If you run the hardware faster, you lose throughput. If we take your estimate as correct (note you will need custom hardware past a certain point, GPUs will no longer work) then that's like adding 74 new humans but they think 125 times faster, and can do the work of 9302 humans but serially fast and 24/7.
You probably should estimate and plot how much new AI silicon production can be added with each year after 2024.
Assuming a dominant AI lab buys up 15 percent of worldwide production, like Meta says they will do this year. That's your roofline. Also remember most of the hardware is going it be service customers and not being used for R&D.
So if 50 percent of the hardware is serving other projects or customers, and we have 15 percent of worldwide production, then we now have 697 new humans in throughput per hour, over 5 serial threads, though you would obviously assign more than 5 tasks, and context switch between them.
Probably 2025 has 50 percent more AI accelerators built than 2024 and so on, so I suggest you add this factor to your world modeling.
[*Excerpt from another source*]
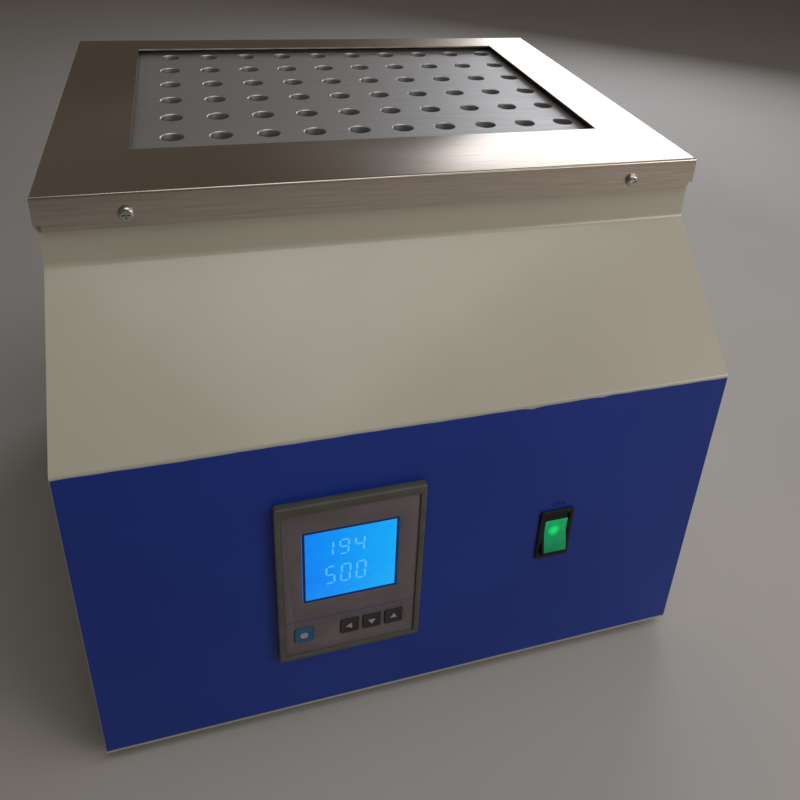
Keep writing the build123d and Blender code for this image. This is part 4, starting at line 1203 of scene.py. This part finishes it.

This is extremely meaningful to timelines.
(2) once serial speed is no longer a bottleneck any recursive improvement process bottlenecks on the evaluation system. For a simple example, once you can achieve the highest average score on a suite of tests that is possible, no further improvement will happen. Past a certain level of intelligence you would assume the AI system will just bottleneck on human written evals, learning at the fastest rate that doesn't overfit. Yes you could go to AI written evals but how do humans tell if the eval is optimizing for a useful metric?
(3) once an AI system is maxed, bottlenecked on computer or data, it may be many times smarter than humans but limited by real world robotics or data. I gave a mock example of an engine design task in the comments here, and the speedup is 50 times, not 1 million times, because the real world has steps limited by physics. This is relevant for modeling an "explosion" and why once AGI is achieved in a few years it probably won't immediately change everything as there aren't enough robots.